[THE REQUEST]: In the records below, tally every line containing "bending". Report only the total.

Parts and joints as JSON:
_____
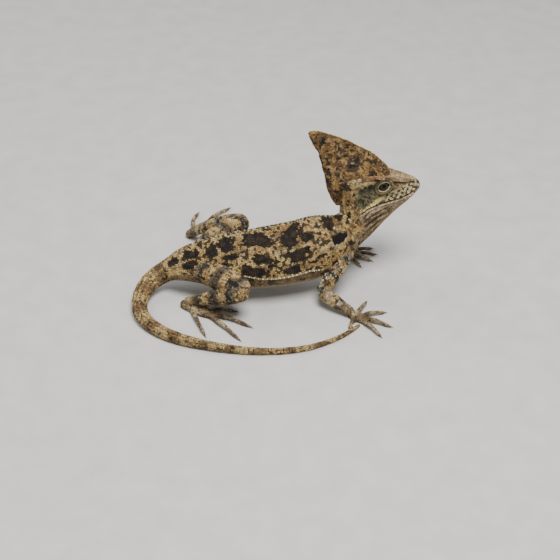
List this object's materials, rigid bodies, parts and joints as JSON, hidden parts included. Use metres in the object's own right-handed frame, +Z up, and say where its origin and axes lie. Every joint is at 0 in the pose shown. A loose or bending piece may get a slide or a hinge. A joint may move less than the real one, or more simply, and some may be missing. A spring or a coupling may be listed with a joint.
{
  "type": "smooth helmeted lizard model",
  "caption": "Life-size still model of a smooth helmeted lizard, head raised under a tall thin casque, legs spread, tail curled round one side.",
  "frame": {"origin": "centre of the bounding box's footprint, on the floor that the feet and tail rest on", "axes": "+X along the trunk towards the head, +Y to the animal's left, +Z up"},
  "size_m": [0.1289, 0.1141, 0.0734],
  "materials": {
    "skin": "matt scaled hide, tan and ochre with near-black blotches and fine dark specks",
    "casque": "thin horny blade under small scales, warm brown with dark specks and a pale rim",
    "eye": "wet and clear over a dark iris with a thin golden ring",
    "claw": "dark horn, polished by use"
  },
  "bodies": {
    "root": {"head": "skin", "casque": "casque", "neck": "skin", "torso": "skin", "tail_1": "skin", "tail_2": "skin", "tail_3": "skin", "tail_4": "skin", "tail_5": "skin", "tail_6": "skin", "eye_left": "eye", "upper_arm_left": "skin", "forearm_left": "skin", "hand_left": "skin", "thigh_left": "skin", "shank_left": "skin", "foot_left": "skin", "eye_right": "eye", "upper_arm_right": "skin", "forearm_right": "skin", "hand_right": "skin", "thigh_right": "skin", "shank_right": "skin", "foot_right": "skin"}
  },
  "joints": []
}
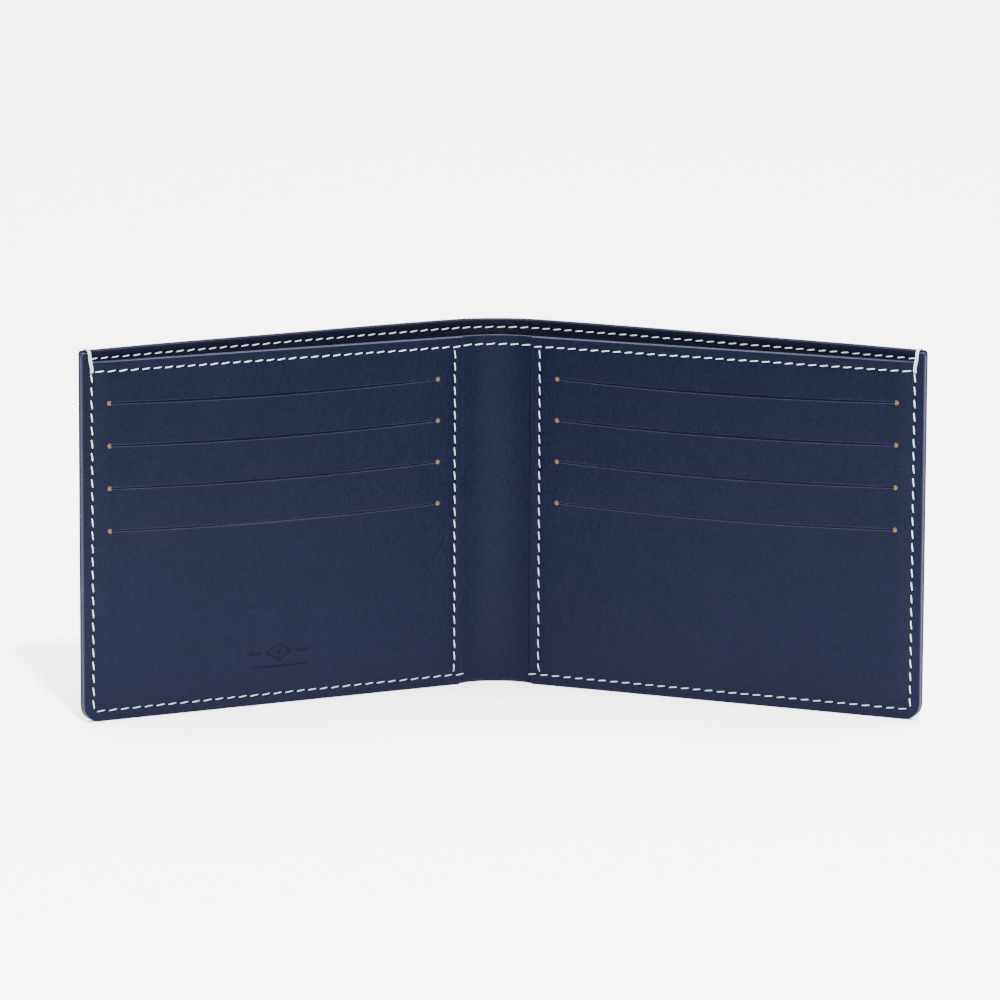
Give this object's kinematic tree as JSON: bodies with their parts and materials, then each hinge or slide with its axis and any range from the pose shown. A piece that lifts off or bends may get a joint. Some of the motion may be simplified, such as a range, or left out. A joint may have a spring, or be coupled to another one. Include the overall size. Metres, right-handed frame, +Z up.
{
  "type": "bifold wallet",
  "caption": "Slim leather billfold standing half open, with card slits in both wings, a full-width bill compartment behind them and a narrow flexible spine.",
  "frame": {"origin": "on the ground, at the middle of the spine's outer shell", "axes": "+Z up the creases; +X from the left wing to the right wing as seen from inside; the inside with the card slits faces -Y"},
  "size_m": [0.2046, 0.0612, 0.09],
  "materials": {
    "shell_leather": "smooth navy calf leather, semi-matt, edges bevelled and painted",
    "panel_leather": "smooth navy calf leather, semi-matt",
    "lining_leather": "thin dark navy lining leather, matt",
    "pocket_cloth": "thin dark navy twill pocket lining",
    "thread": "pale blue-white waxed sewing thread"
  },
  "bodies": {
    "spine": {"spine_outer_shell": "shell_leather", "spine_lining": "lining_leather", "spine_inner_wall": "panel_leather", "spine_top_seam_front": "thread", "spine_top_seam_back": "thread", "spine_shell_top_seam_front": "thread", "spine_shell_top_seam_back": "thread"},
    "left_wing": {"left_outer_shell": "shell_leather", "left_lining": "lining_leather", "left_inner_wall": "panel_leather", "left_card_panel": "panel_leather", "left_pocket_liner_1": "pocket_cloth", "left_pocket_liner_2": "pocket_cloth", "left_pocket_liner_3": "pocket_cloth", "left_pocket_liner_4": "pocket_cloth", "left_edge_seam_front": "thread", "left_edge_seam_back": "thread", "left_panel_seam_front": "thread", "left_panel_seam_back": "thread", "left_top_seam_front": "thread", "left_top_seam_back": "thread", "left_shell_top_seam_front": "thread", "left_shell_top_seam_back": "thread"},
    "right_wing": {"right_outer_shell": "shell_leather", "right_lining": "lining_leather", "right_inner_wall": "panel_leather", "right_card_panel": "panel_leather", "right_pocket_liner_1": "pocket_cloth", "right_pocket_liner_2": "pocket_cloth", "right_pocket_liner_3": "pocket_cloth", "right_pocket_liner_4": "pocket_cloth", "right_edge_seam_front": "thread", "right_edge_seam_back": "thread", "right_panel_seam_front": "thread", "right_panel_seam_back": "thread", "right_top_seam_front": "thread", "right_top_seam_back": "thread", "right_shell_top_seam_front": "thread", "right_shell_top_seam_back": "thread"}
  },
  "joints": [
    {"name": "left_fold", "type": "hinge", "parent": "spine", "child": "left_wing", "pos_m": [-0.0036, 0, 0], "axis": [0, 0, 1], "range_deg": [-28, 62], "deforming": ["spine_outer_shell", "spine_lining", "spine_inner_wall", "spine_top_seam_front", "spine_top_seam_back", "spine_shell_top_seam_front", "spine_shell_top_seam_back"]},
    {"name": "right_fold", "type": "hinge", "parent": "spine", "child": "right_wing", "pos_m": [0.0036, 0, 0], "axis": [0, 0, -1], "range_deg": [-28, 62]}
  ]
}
_____
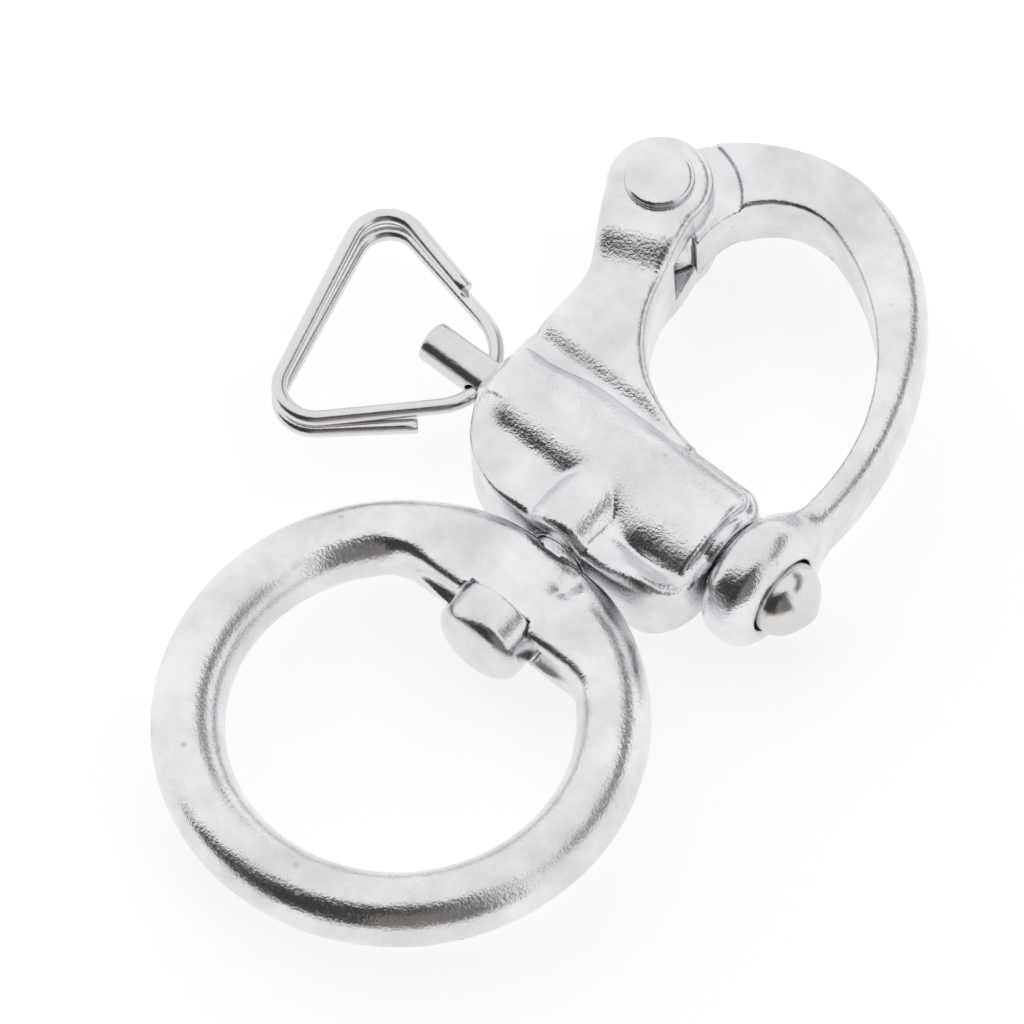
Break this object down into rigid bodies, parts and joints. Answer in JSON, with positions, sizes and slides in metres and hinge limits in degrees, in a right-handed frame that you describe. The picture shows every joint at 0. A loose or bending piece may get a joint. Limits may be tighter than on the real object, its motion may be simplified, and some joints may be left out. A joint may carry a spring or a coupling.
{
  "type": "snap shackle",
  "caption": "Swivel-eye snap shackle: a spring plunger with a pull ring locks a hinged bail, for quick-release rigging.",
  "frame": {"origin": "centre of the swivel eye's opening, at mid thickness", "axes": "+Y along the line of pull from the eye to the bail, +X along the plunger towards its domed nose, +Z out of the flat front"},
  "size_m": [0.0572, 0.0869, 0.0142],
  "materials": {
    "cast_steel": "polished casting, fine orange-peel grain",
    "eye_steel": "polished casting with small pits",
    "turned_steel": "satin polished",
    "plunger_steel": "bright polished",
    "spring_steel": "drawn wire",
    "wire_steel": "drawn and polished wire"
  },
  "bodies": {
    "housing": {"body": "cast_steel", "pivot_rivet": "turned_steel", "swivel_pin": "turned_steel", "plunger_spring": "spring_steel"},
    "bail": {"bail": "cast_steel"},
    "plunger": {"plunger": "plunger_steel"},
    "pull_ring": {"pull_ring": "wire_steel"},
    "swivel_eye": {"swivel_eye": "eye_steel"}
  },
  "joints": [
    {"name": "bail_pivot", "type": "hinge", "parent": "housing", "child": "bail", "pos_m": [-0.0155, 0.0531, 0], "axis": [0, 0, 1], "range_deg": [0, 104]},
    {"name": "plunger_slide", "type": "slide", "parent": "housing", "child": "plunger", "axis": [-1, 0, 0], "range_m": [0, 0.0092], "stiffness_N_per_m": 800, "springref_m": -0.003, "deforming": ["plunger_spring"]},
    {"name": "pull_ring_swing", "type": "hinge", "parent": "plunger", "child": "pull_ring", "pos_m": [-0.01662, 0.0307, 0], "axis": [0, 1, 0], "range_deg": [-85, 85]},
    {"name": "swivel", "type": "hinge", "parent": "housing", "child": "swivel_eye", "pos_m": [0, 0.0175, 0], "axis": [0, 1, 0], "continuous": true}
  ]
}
_____
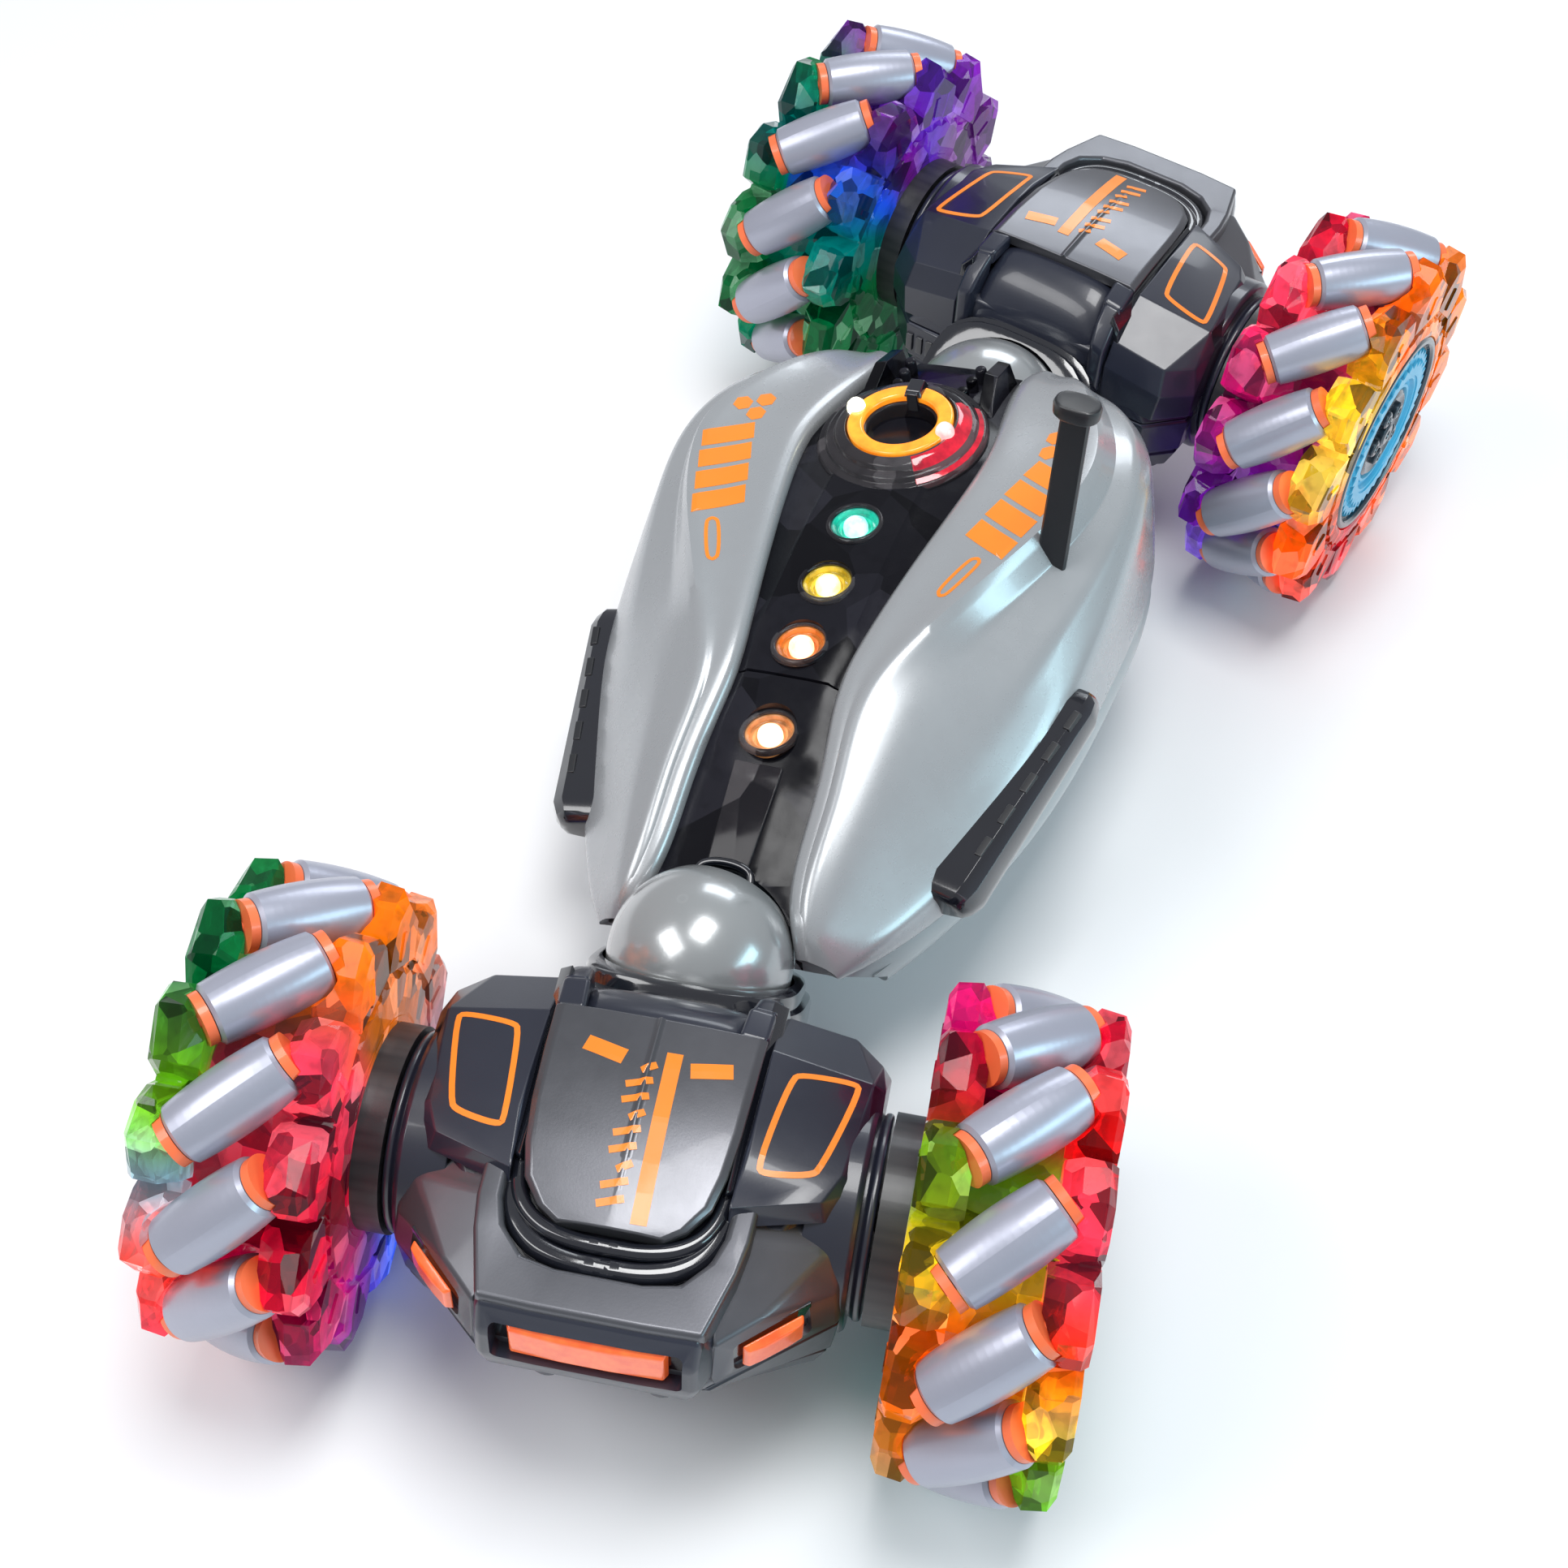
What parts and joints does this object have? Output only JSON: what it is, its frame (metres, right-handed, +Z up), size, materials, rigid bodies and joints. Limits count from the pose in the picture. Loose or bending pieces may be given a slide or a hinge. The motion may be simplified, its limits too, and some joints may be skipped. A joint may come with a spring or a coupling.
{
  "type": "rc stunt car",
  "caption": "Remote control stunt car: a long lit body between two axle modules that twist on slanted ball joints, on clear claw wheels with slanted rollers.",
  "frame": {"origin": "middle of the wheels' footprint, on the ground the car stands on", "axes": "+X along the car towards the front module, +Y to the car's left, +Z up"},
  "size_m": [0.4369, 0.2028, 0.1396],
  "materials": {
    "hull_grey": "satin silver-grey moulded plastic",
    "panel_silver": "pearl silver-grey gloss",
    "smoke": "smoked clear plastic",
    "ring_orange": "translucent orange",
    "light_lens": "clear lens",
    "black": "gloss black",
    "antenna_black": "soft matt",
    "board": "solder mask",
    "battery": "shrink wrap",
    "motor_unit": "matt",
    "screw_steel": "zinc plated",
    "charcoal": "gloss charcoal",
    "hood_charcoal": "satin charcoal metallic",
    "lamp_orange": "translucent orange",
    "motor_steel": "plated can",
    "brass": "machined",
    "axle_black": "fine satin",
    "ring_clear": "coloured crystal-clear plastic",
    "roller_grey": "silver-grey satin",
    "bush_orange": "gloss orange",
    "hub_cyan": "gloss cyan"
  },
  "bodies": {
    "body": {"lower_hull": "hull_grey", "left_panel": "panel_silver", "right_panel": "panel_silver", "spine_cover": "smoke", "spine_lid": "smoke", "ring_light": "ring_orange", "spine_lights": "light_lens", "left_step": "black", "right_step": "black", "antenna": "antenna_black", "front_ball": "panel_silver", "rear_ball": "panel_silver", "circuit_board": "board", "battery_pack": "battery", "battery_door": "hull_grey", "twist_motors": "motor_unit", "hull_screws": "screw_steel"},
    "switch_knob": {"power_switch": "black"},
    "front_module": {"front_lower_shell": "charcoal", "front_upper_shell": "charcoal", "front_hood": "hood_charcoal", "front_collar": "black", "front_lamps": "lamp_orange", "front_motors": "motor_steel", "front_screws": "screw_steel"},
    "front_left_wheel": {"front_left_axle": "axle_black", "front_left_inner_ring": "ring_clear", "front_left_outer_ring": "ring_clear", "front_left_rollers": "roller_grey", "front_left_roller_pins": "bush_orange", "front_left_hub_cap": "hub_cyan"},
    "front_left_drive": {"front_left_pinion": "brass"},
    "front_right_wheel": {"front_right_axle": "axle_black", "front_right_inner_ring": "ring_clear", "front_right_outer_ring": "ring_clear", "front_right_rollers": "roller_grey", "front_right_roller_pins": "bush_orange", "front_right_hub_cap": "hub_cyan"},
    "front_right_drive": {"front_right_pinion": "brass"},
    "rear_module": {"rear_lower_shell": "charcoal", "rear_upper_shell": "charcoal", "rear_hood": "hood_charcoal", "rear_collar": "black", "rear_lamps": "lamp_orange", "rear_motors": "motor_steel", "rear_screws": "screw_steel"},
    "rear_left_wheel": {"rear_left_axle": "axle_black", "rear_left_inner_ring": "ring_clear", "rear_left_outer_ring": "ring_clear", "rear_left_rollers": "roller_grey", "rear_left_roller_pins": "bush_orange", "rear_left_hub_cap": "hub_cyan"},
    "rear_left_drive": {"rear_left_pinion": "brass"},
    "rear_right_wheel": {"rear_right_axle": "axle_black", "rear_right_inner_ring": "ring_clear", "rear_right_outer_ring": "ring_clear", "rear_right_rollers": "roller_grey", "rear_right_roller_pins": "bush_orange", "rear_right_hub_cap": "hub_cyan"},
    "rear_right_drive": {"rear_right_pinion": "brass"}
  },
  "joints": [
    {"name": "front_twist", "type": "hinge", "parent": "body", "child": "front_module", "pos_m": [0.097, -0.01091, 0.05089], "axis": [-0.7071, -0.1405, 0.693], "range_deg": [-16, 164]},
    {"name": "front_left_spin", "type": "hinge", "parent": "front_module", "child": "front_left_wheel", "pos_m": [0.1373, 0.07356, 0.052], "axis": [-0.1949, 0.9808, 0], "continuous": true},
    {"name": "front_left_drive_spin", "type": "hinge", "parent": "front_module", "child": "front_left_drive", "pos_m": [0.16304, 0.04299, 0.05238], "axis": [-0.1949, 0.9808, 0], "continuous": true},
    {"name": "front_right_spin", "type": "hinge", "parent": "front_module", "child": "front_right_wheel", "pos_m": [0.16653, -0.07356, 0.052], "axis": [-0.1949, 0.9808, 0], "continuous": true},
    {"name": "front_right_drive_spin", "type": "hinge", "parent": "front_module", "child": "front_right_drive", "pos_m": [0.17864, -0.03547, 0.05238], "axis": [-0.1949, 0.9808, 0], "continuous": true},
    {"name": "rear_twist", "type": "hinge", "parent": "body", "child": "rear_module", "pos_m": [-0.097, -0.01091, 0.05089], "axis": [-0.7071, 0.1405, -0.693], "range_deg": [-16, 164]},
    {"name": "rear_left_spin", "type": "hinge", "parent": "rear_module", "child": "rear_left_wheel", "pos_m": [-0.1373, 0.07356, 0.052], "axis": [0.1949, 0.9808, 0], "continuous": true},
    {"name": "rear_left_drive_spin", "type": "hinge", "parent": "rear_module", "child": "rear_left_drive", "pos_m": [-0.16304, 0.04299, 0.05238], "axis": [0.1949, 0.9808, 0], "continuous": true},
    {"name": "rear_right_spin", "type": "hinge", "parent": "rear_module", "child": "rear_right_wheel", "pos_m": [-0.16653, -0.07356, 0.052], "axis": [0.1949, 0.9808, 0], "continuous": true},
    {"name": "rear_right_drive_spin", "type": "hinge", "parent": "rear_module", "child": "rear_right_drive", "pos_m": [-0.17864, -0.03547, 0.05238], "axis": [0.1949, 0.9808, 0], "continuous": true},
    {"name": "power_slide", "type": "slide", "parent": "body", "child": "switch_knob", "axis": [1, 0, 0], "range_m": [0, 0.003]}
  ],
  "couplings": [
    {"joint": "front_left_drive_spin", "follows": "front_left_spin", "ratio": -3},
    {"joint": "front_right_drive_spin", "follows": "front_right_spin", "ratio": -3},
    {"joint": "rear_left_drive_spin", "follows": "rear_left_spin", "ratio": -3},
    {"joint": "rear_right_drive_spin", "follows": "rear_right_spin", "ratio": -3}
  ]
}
_____
[CORRECT RESPONSE]: 3